5. Employees are Overworked
Stress and the feeling of being overwhelmed comes with most jobs. But burn-out is a different story. Overwork can burn out the best of employees. In fact, it’s the best employees, the most committed and capable and the most trusted, who are overloaded with work the most.
If they find themselves taking on more and more work, with no recognition, appreciation, promotion or raises, they would feel like they are being taken for granted. Which would lead them to go looking for greener pastures.
Encourage employees to take a break from work to recharge
Burnout is bad for employees and organizations. An employee who is burned out, lacks energy, motivation and the drive to work. The manager and organization must help avoid burnout by giving them a break, encouraging them to take some time off to recharge and rejuvenate.
6. Employees Don’t Feel Valued or Recognized
Not getting recognition is one of the top reasons for why employees leave their organizations. Lack of recognition leads employees to leave their current employer and go looking for new opportunities.
Receiving a paycheck isn’t enough. It’s natural, as a human being, to want to feel appreciated.
Even the most selfless employees want to be recognized and appreciated for a job well done. It is very human to want that. Nobody wants their efforts to go unappreciated, especially when they are putting in extra hours and are working extra hard to get great work out.
Receiving a paycheck isn’t enough for employees to be happy. Acknowledgment of their contribution to the positive growth of the team, department or company will go a long way toward their job satisfaction.
Appreciate employees for a job well done
When employees are not appreciated for a job well done, the organization fails to motivate them, and also fails to bring out the best performance in them.
Just a simple “thank you” or “great job” can go a long way. It can do wonderful things to an employee’s motivation and performance. And so, it’s very important for managers and organizations to let employees know when they’ve done something well that the organization and team should be proud of.

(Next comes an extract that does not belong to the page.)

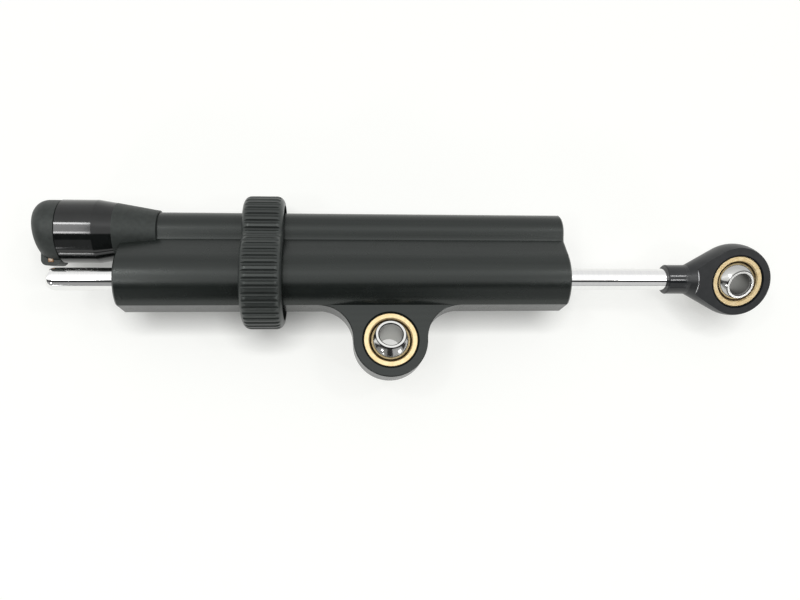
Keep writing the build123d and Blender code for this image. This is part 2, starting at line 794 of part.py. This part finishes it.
plunger_points = [
    (0, 0),
    (0, plunger_radius),
    (plunger_length, plunger_radius),
    (plunger_length, push_rod_radius),
    (plunger_length + push_rod_length, push_rod_radius),
    (plunger_length + push_rod_length, 0),
]
plunger = turned(plunger_points, tube_line, plunger_left)
keep(plunger, "valve_plunger")
seat_points = [
    (0, spring_seat_hole),
    (0, spool_bore_radius - seat_gap),
    (spring_seat_length, spool_bore_radius - seat_gap),
    (spring_seat_length, spring_seat_hole),
]
spring_seat = turned(seat_points, tube_line, seat_left)
keep(spring_seat, "spring_seat")
spring_left = spool_right + spring_end_gap + spring_wire / 2
spring_run = seat_left - spring_end_gap - spring_wire / 2 - spring_left
spring_radius = spool_radius - running_gap - spring_wire
spring_path = Plane.YZ.offset(spring_left) * Pos(tube_height, 0, 0) * Helix(
    spring_run / spring_turns, spring_run, spring_radius
)
with BuildPart() as spring:
    with BuildSketch(Plane(origin=spring_path @ 0, z_dir=spring_path % 0)):
        Circle(spring_wire / 2)
    sweep(path=spring_path)
keep(spring, "valve_spring")

# Floating piston that takes up the oil's expansion, and the plug behind it
ring_section_floor = valve_bore_radius - running_gap - valve_ring_depth
float_radius = valve_bore_radius - clear_gap
float_half = float_length / 2
float_points = [
    (0, 0),
    (0, float_radius),
    (float_half - valve_ring_width / 2, float_radius),
    (float_half - valve_ring_width / 2, ring_section_floor),
    (float_half + valve_ring_width / 2, ring_section_floor),
    (float_half + valve_ring_width / 2, float_radius),
    (float_length, float_radius),
    (float_length, float_cup_radius),
    (float_length - float_cup_depth, float_cup_radius),
    (float_length - float_cup_depth, 0),
]
plug_right = body_right - plug_setback
float_left = plug_right - plug_length - gas_length - float_length
floating_piston = turned(float_points, tube_line, float_left)
keep(floating_piston, "floating_piston")
float_ring = o_ring(
    float_left + float_half, tube_line, ring_section_floor, valve_bore_radius - running_gap
)
keep(float_ring, "floating_piston_ring")
plug_radius = valve_bore_radius - seat_gap
plug_floor = valve_bore_radius - valve_ring_depth
plug_points = [
    (0, 0),
    (0, plug_radius - plug_chamfer),
    (plug_chamfer, plug_radius),
    (plug_ring_setback, plug_radius),
    (plug_ring_setback, plug_floor),
    (plug_ring_setback + valve_ring_width, plug_floor),
    (plug_ring_setback + valve_ring_width, plug_radius),
    (plug_length, plug_radius),
    (plug_length, 0),
]
plug_solid = turned(plug_points, tube_line, plug_right, -1)
with BuildPart() as plug:
    add(plug_solid.part)
    with BuildSketch(Plane.YZ.offset(plug_right - plug_hex_depth)):
        with Locations((tube_height, 0)):
            RegularPolygon(plug_hex / 2, 6, major_radius=False)
    extrude(amount=plug_hex_depth + overrun, mode=Mode.SUBTRACT)
keep(plug, "tube_plug")
plug_ring = o_ring(
    plug_right - plug_ring_setback - valve_ring_width / 2, tube_line, plug_floor, valve_bore_radius
)
keep(plug_ring, "plug_ring")
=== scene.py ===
"""Looks of the motorcycle steering damper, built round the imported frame. Metres."""

import json
import math

import bmesh
import bpy
from mathutils import Matrix, Vector


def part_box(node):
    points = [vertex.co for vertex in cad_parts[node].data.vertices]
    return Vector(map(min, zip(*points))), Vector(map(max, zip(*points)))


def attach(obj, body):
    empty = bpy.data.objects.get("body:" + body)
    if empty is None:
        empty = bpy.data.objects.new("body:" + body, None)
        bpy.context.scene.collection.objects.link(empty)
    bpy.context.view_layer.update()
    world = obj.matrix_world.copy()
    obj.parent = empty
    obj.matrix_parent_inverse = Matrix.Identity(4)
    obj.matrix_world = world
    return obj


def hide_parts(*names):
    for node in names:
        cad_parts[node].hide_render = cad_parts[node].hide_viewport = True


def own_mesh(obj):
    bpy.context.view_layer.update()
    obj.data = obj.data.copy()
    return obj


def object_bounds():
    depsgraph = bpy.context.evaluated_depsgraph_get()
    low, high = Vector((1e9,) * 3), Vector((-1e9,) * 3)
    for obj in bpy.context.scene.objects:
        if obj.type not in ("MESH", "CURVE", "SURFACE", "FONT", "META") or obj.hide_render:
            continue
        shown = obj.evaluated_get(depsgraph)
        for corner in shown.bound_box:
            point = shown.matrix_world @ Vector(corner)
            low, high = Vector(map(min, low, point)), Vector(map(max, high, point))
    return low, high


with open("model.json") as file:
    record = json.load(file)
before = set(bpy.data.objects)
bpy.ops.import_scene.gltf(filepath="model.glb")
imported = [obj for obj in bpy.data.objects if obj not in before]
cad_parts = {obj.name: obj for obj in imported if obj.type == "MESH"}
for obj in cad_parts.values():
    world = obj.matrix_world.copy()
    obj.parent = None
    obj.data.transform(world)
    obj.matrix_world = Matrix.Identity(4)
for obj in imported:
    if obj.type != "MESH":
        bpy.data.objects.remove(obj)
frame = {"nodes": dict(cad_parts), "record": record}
cad_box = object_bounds()
nodes = frame["nodes"]
MM = 0.001

# Camera, from the fit to the photograph
IMAGE_WIDTH = 800
SENSOR_WIDTH = 36.0
FOCAL_PIXELS = 699.1
CLIP_START = 10 * MM
VIEW_ROLL = -0.253
VIEW_TURN = 0.085
VIEW_SPIN = 0.002
VIEW_CENTRE = Vector((4.05, 23.0, 0.0)) * MM
VIEW_DROP = 7.49 * MM
VIEW_DISTANCE = 251.67 * MM
to_camera = (
    Matrix.Rotation(VIEW_SPIN, 3, "Z")
    @ Matrix.Rotation(VIEW_TURN, 3, "Y")
    @ Matrix.Rotation(VIEW_ROLL, 3, "X")
)
from_camera = to_camera.transposed()
RIGHT = from_camera @ Vector((1, 0, 0))
UP = from_camera @ Vector((0, 1, 0))
TOWARDS = from_camera @ Vector((0, 0, 1))


def place_camera():
    data = bpy.data.cameras.new("camera")
    data.sensor_width = SENSOR_WIDTH
    data.lens = FOCAL_PIXELS / IMAGE_WIDTH * SENSOR_WIDTH
    data.clip_start = CLIP_START
    camera = bpy.data.objects.new("camera", data)
    bpy.context.scene.collection.objects.link(camera)
    place = VIEW_CENTRE + from_camera @ Vector((0, -VIEW_DROP, VIEW_DISTANCE))
    camera.matrix_world = Matrix.Translation(place) @ from_camera.to_4x4()
    bpy.context.scene.camera = camera


class Shading:
    """A node tree under construction."""

    def __init__(self, tree):
        self.tree = tree

    def node(self, kind, **settings):
        made = self.tree.nodes.new(f"ShaderNode{kind}")
        for setting, value in settings.items():
            setattr(made, setting, value)
        return made

    def feed(self, socket, value):
        """Links another node's output to a socket, or gives the socket a value of its own."""
        if isinstance(value, bpy.types.NodeSocket):
            self.tree.links.new(value, socket)
        else:
            socket.default_value = value

    def reckon(self, operation, *values):
        """A value worked out from others."""
        made = self.node("Math", operation=operation)
        for socket, value in zip(made.inputs, values):
            self.feed(socket, value)
        return made.outputs[0]

    def vector(self, operation, *values):
        """The node of a step of vector arithmetic."""
        made = self.node("VectorMath", operation=operation)
        for socket, value in zip(made.inputs, values):
            self.feed(socket, value)
        return made

    def highest(self, outputs):
        result = outputs[0]
        for output in outputs[1:]:
            result = self.reckon("MAXIMUM", result, output)
        return result

    def spread(self, value, low, high, start=0.0, end=1.0):
        """Goes from low to high as the value goes from start to end."""
        made = self.node("MapRange")
        made.inputs["From Min"].default_value = start
        made.inputs["From Max"].default_value = end
        made.inputs["To Min"].default_value = low
        made.inputs["To Max"].default_value = high
        self.feed(made.inputs["Value"], value)
        return made.outputs["Result"]

    def ramp(self, value, stops):
        """Colours that follow the value, from stops of a place and a colour."""
        made = self.node("ValToRGB")
        elements = made.color_ramp.elements
        while len(elements) < len(stops):
            elements.new(0.5)
        for element, (place, colour) in zip(elements, stops):
            element.position = place
            element.color = (*colour, 1)
        self.feed(made.inputs["Fac"], value)
        return made.outputs["Color"]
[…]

7. Other Good Employees Leave
Just as the saying “People don’t leave jobs, they leave bad managers”, the opposite is also true. People stay in a job because of a well-liked manager. So when this well-liked manager leaves the organization for a new job, employees may no longer feel the connection to the organization as they once did, and would want to leave too.
It could then trigger a series of “notice periods” because nobody wants to be part of, which in their minds, is now a “sinking ship”.
Create a positive ripple effect: retain the best employees and the others stay too
It’s not always possible to keep a great employee from leaving, or from others leaving too. It’s possible to get employees to sign a contract, but it’s expensive and often backfires — not the best way to retain employees. Instead, treat the employees well and acknowledge and appreciate top employees. Just as how when the best employee leaves can have a ripple effect in the organization, retaining the top performers of an organization can also have a ripple effect in the organization.
There could be several reasons for why employees leave an organization. The most important thing is to be aware of these situations and for an organization to make sure that there are ways to keep employee turnover under check.
There are many reasons an employee might want to leave their position– but when a company is aware of these reasons, they can be avoided. Ensure that you are communicating with your employees regularly, and even sending out satisfaction surveys to check in with employee mindset and perspective.
It takes a committed and involved leader to provide a conducive work environment where employees feel motivated and have the right resources and tools to succeed personally and professionally.